▶ [To be done] Below this line is the material. Write out only its lines from the one containing "bored and faced" through the one containing "obj.parent = empty", both kept, exactly.

▶ [Dataset excerpt]
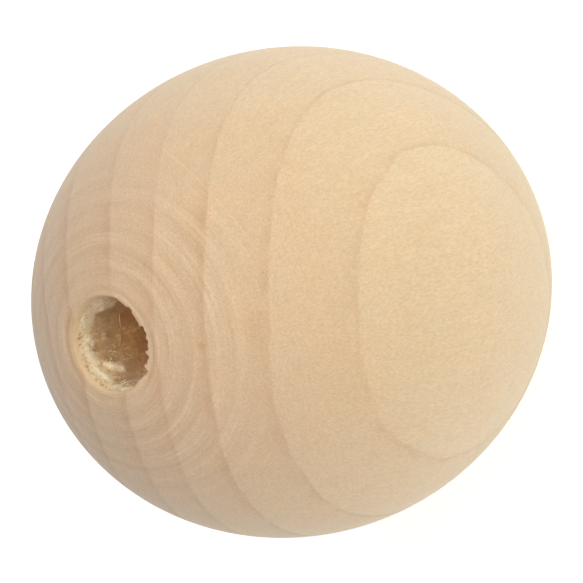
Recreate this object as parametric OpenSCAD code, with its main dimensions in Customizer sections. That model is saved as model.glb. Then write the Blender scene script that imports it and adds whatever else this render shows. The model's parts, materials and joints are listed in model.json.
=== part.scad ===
// Turned wooden bead with a cord hole bored through it.
// The origin is the middle of the bead and +Z runs along the bore.
// The side is a long oval turned round Z. Each end is faced off square to a flat ring, on which
// the bead stands, and the edge between that ring and the bore's wall is rounded over, so that a
// cord isn't cut.

/* [Bead] */
// Diameter across the bead, square to the bore
bead_d = 50; // [30:1:100]
// Length that the oval would have along the bore if its ends ran on to full crowns
crown_l = 56.9; // [35:0.1:110]

/* [Bore] */
// Diameter of the cord hole, bored right through
bore_d = 10; // [2:0.5:14]
// Radius that breaks the edge of each mouth of the bore
mouth_r = 0.3; // [0.2:0.1:2]
// Width of the flat ring that facing leaves round each mouth
land_w = 1.0; // [0.2:0.1:2]

/* [Hidden] */

// Smoothness of the round forms
$fn = 180;

bore_r = bore_d / 2;
// Where the rounded mouth meets the flat ring
mouth_outer_r = bore_r + mouth_r;
// Where the flat ring meets the oval side
land_r = mouth_outer_r + land_w;
// Height of each flat ring from the middle: there the oval is just as wide as the ring
end_z = crown_l / 2 * sqrt(1 - pow(2 * land_r / bead_d, 2));

// Side profile of the bead, before it is bored and faced
module oval() {
  scale([1, crown_l / bead_d])
    circle(d = bead_d);
}

// The half plane left of the bore's wall, which boring takes away
module bore_cut() {
  translate([bore_r - bead_d, -crown_l])
    square([bead_d, 2 * crown_l]);
}

// What facing one end takes away, with the end's flat ring at y = 0:
// all that stands above the ring, and the corner outside the rounded mouth
module facing_cut() {
  square([bead_d, crown_l]);
  difference() {
    translate([0, -mouth_r])
      square([mouth_outer_r, mouth_r]);
    translate([mouth_outer_r, -mouth_r])
      circle(r = mouth_r);
  }
}

module bead() {
  color("burlywood")
    rotate_extrude()
      difference() {
        oval();
        bore_cut();
        for (end = [0, 1])
          mirror([0, end])
            translate([0, end_z])
              facing_cut();
      }
}

bead();
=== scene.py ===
# Turned wooden bead on a pale floor.
#
# Everything made here is in metres in the part's own frame: the bore runs along Z and the bead stands on
# its end. The sizes below are in millimetres, and MM turns them into metres where a mesh is made.
# The bead's skin is a lathe mesh on the exact turned profile, with the marks that the lathe and the drill
# left worked into it. Its colour is one block of wood, so the growth rings run right through the bead.

import json
import math

import bpy
import numpy as np
from mathutils import Matrix, Vector


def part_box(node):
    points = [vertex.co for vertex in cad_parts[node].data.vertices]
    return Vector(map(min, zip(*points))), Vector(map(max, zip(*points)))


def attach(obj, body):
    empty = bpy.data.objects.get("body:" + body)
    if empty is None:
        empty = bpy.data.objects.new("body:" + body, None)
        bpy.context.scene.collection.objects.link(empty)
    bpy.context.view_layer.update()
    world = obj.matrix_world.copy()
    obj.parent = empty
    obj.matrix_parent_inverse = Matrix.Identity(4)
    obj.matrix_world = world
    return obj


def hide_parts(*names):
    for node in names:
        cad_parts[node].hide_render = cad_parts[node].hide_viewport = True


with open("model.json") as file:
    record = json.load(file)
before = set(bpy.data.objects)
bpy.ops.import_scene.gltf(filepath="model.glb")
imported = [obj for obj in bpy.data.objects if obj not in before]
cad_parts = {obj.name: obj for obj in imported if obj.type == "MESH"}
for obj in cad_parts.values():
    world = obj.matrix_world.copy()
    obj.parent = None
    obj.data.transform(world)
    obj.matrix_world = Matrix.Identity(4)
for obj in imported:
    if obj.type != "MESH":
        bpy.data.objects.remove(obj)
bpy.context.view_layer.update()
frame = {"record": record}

MM = 0.001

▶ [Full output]
// Side profile of the bead, before it is bored and faced
module oval() {
  scale([1, crown_l / bead_d])
    circle(d = bead_d);
}

// The half plane left of the bore's wall, which boring takes away
module bore_cut() {
  translate([bore_r - bead_d, -crown_l])
    square([bead_d, 2 * crown_l]);
}

// What facing one end takes away, with the end's flat ring at y = 0:
// all that stands above the ring, and the corner outside the rounded mouth
module facing_cut() {
  square([bead_d, crown_l]);
  difference() {
    translate([0, -mouth_r])
      square([mouth_outer_r, mouth_r]);
    translate([mouth_outer_r, -mouth_r])
      circle(r = mouth_r);
  }
}

module bead() {
  color("burlywood")
    rotate_extrude()
      difference() {
        oval();
        bore_cut();
        for (end = [0, 1])
          mirror([0, end])
            translate([0, end_z])
              facing_cut();
      }
}

bead();
=== scene.py ===
# Turned wooden bead on a pale floor.
#
# Everything made here is in metres in the part's own frame: the bore runs along Z and the bead stands on
# its end. The sizes below are in millimetres, and MM turns them into metres where a mesh is made.
# The bead's skin is a lathe mesh on the exact turned profile, with the marks that the lathe and the drill
# left worked into it. Its colour is one block of wood, so the growth rings run right through the bead.

import json
import math

import bpy
import numpy as np
from mathutils import Matrix, Vector


def part_box(node):
    points = [vertex.co for vertex in cad_parts[node].data.vertices]
    return Vector(map(min, zip(*points))), Vector(map(max, zip(*points)))


def attach(obj, body):
    empty = bpy.data.objects.get("body:" + body)
    if empty is None:
        empty = bpy.data.objects.new("body:" + body, None)
        bpy.context.scene.collection.objects.link(empty)
    bpy.context.view_layer.update()
    world = obj.matrix_world.copy()
    obj.parent = empty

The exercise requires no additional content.